Saturday, August 1, 2009

Dracula Over London

DRACULA, A.D. 1972 (1972)
THE SATANIC RITES OF DRACULA (1973)

"Hammer find of 1971" Caroline Munro on the alter
in DRACULA, A.D. 1972.


WHEN Warner Brothers noted the success of AIP's COUNT YORGA, VAMPIRE at the beginning of the 1970s - in which Robert Quarry prowled present-day Los Angeles - they ordered two Hammer Dracula's to follow suit, bringing the character to modern-day London and away from the Eastern European neverwhere which had died its death with SCARS OF DRACULA. What should have been a fresh new direction resulted in DRACULA, A.D. 1972, one of the studio's most glorious mishaps. In Hyde Park, 1872, Lawrence Van Helsing (Peter Cushing) dies from the strain of destroying Dracula (Christopher Lee). During Van Helsing's funeral at St Bartolph's, one of the vampire's disciples - Alucard (Christopher Neame) - buries his master's ashes nearby. Jumping to Chelsea, 1972, we see Alucard organising a black mass at St Bartolph's, supposedly for teen thrills. The culmination of the ritual, however, is the rejuvenation of Dracula, and Alucard lures young victims to the deserted graveyard for his master's pleasure, one of which is buxom Jessica Van Helsing (Stephanie Beacham), descended from a line of vampire hunters and the Count's favoured target. Her grandfather Lorimar (Cushing) - equipped with the devices to snare the Count - subsequently confronts his enemy.

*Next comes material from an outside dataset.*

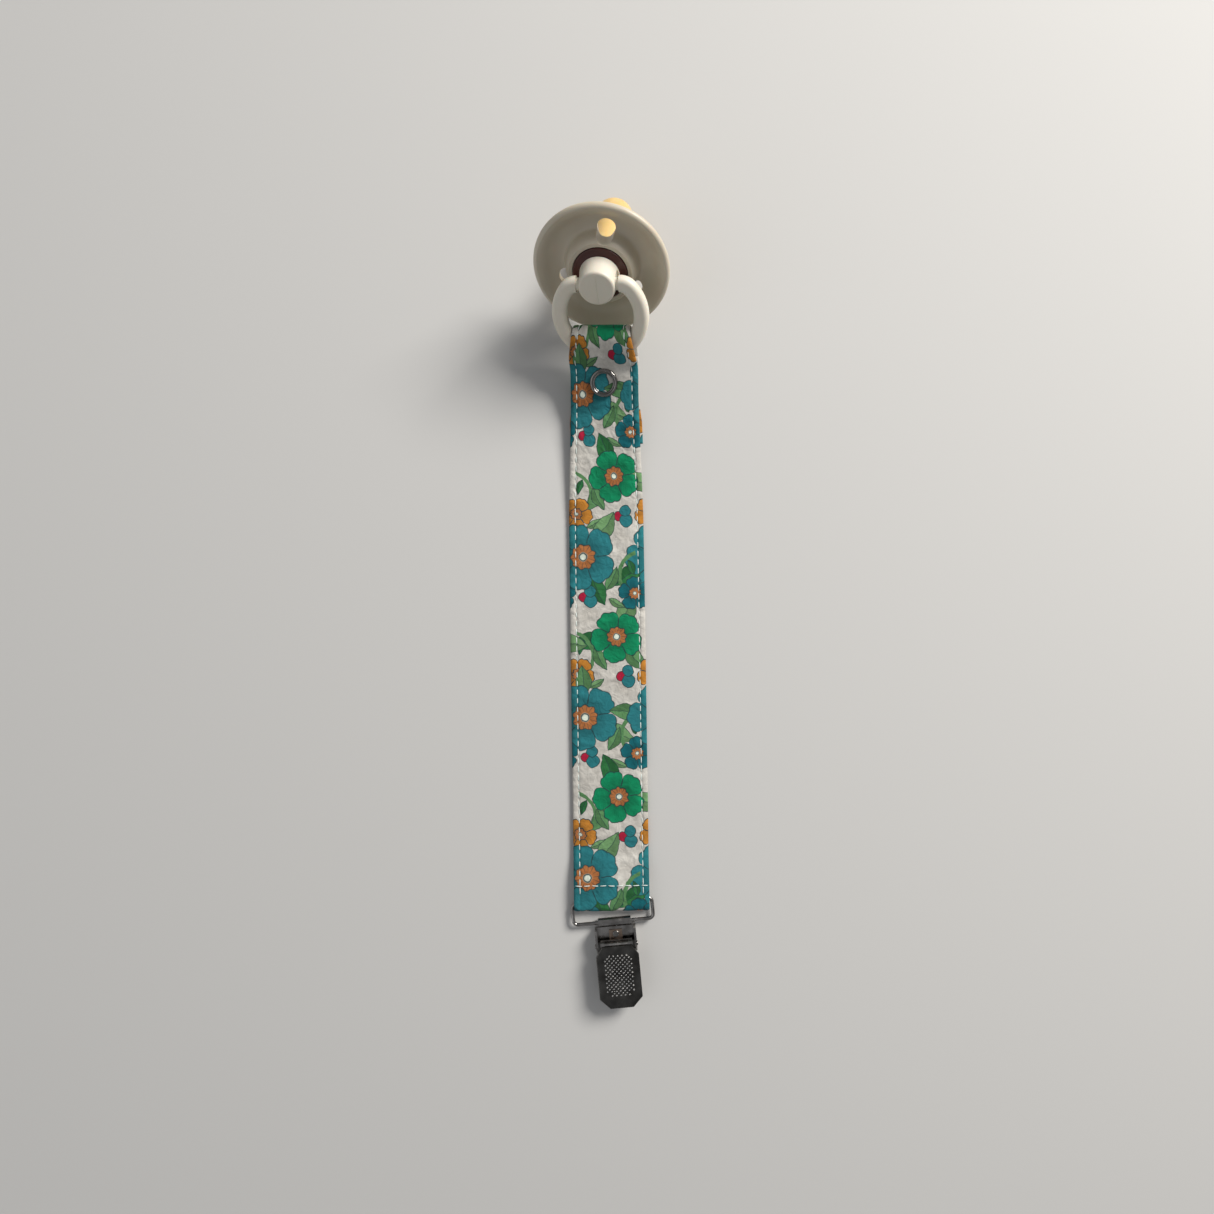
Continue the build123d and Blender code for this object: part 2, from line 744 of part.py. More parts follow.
# ---------------------------------------------------------------- pin, pad, spring, rivet
with BuildPart() as lever_pin:
    with BuildSketch(clip_side.offset(-walls_width / 2 - pin_head)):
        with Locations((pin_along, pin_height)):
            Circle(pin_radius)
    extrude(amount=walls_width + 2 * pin_head)
    ends = lever_pin.edges().filter_by(GeomType.CIRCLE)
    fillet(ends, pin_head * 0.8)
save(lever_pin.part, "lever_pin")

with BuildPart() as jaw_pad:
    with BuildSketch(clip_frame.offset(base_thickness)):
        with Locations((0, free_end + 0.6 + pad_length / 2)):
            RectangleRounded(jaw_width - 1.5, pad_length, 0.8)
    extrude(amount=pad_thickness)
save(jaw_pad.part, "jaw_pad")

rivet_along = clip_half - 4.3
spring_tip = pin_along - 9.0
with BuildPart() as clip_spring:
    with BuildSketch(clip_side):
        with BuildLine():
            low = base_thickness
            high = jaw_bottom - bite_gap - spring_thickness
            Polyline(
                (rivet_along + 1.4, low), (rivet_along + 1.4, low + spring_thickness),
                (rivet_along - 1.6, low + spring_thickness), (spring_tip, high + spring_thickness),
                (spring_tip, high), (rivet_along - 1.5, low), (rivet_along + 1.4, low),
            )
        make_face()
    extrude(amount=spring_width / 2, both=True)
save(clip_spring.part, "clip_spring")

with BuildPart() as spring_rivet:
    with BuildSketch(clip_frame.offset(base_thickness + spring_thickness)):
        with Locations((0, rivet_along)):
            Circle(rivet_radius)
    extrude(amount=rivet_height)
    crown = [
        e for e in spring_rivet.edges().filter_by(GeomType.CIRCLE)
        if e.arc_center.Z > base_thickness + spring_thickness + 0.1
    ]
    fillet(crown, rivet_height * 0.7)
save(spring_rivet.part, "spring_rivet")
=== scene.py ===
# %% [markdown]
# # A pacifier on a flowered strap, with a suspender clip
# The model's frame comes first: rigid pieces with their real sizes, in metres. This lesson adds
# what a maker of looks adds: the sewn cloth, its print and its stitches, the soft teat, and the
# finish of every plastic, rubber and metal piece. The frame is never moved or resized.

# %% Load the frame and keep its box
import json
from math import atan, cos, pi, radians, sin, sqrt

import bmesh
import bpy
from mathutils import Matrix, Vector, noise


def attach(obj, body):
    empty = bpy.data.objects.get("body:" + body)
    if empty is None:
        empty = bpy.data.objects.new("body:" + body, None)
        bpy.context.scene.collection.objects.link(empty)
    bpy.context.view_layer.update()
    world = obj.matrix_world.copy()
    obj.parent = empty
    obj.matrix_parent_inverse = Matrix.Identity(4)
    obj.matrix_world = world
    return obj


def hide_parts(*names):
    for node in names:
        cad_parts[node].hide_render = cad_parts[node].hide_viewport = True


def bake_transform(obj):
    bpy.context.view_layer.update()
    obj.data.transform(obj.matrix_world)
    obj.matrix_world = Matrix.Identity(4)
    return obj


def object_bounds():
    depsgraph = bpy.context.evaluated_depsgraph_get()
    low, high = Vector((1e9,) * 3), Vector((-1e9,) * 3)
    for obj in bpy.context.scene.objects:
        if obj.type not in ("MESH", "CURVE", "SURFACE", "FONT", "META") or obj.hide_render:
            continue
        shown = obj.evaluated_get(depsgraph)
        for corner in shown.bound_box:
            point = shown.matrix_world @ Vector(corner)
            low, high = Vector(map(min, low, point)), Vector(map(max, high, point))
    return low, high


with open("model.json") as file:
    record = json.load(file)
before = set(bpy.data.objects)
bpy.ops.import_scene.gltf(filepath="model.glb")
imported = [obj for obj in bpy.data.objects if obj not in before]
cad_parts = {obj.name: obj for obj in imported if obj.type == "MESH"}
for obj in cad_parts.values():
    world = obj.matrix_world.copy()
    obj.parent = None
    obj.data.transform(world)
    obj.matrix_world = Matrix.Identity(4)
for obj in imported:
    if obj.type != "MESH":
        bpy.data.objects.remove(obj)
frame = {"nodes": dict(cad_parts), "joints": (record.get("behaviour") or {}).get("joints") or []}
cad_box = [list(corner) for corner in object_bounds()]
nodes = frame["nodes"]
joints = {j["name"]: j for j in frame["joints"]}
MM = 0.001
print("nodes:", len(nodes), "joints:", sorted(joints))

# %% [markdown]
# ## Landmarks
# Every new piece hangs on the joints of the frame: the ring's lowest point, the pivot in the knob,
# the middle of the shield and the wire in the hem. Heights and bends in between are then given
# in millimetres from these places.

# %% Read the landmarks from the joints
ring_low = Vector(joints["strap_bend"]["pos_m"])
across_ring = Vector(joints["strap_bend"]["axis"]).normalized()
pivot = Vector(joints["ring_swing"]["pos_m"])
rim_centre = Vector(joints["shield_swivel"]["pos_m"])
shield_out = Vector(joints["shield_swivel"]["axis"]).normalized()
hem_wire = Vector(joints["wire_hinge"]["pos_m"])
ring_up = (pivot - ring_low).normalized()
ring_out = across_ring.cross(ring_up).normalized()
strap_x = ring_low.x
print("ring low point (mm):", [round(c / MM, 1) for c in ring_low], "out:", ring_out)


# %% Selecting one piece, and handing a piece over
def only(piece):
    """Deselect everything, then select this piece alone and make it active."""
    if bpy.context.mode != "OBJECT":
        bpy.ops.object.mode_set(mode="OBJECT")
    bpy.ops.object.select_all(action="DESELECT")
    piece.select_set(True)
    bpy.context.view_layer.objects.active = piece


def settle(piece, name, material):
    """Name a finished piece, leave its place in its mesh, and give it its finish."""
    only(piece)
    bpy.ops.object.transform_apply(location=True, rotation=True, scale=True)
    piece.name = name
    piece.data.name = name
    piece.data.materials.clear()
    piece.data.materials.append(material)
    print(name, "faces:", len(piece.data.polygons))
    return piece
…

The major flaw of the film is that once Dracula is resurrected, he never leaves the derelict church where he's been revived, so the movie might as well take place in 1872, where the film's rousing pre-credits sequence takes place. Innovations such as Dracula claiming his first male and black victim are overshadowed by the phoney younger characters, who seem a good decade behind the times with their hilariously misconceived banter. Cushing relishes his Van Helsing role, and at least tries to act as a voice of reason to Jessica and the film in general, although the script insults the audience's intelligence when even Van Helsing has to take up pen and paper to work out that Alucard is Dracula spelled backwards.

Vampires in the bargain basement: THE SATANIC RITES OF DRACULA.

Warner expressed little enthusiasm for the direct sequel - the sombre and apocalyptic THE SATANIC RITES OF DRACULA - and never released the film in America, where it wouldn't be in general circulation until independent Dynamite issued the film under the flaccid title COUNT DRACULA AND HIS VAMPIRE BRIDE late in 1978. This time, rather than the Count skulking in crypts and pouncing on Hammer's latest nubile protégé, Van Helsing (Cushing) discovers that reclusive property developer D.D. Denham is in fact the Count (Lee), who intends to wipe out the human race with a newly perfected strain of plague. The script creates another own-goal in a plan which will inevitably deprive the vampire of his food supply (a mournful echo perhaps of Lee's own overwhelming desire to put Dracula behind him). The Count is morphed into a hybrid of Howard Hughes and Fu Manchu for an almost James Bond-like adventure; this will probably be the only Dracula film to have the Count employing a gang of motorcycle-riding toughs to do his daylight dirty work.

What makes Hammer's modern-day Dracula's so disappointing - both directed by Alan Gibson - is that they ignore the maturity of Bram Stoker. Stoker reiterates the sense of London as the heart of Empire, using its familiar locations to heighten fears of invasion, contamination and disease (at least THE SATANIC RITES OF DRACULA hints at contagion). Association with the East End links The Count with foreigners, especially Jews from Eastern Europe and Orientals, as well as with an area connected in the public mind with crime. The author marshals discourses to those we are familiar with now in the war against terrorism: the threat of shape-changing terrorists from the East, among us and invisible. In the invasive other, British culture sees its own imperial practices mirrored back in monstrous forms; Dracula resonates not least because his actions approximates those of the colonising Englishman.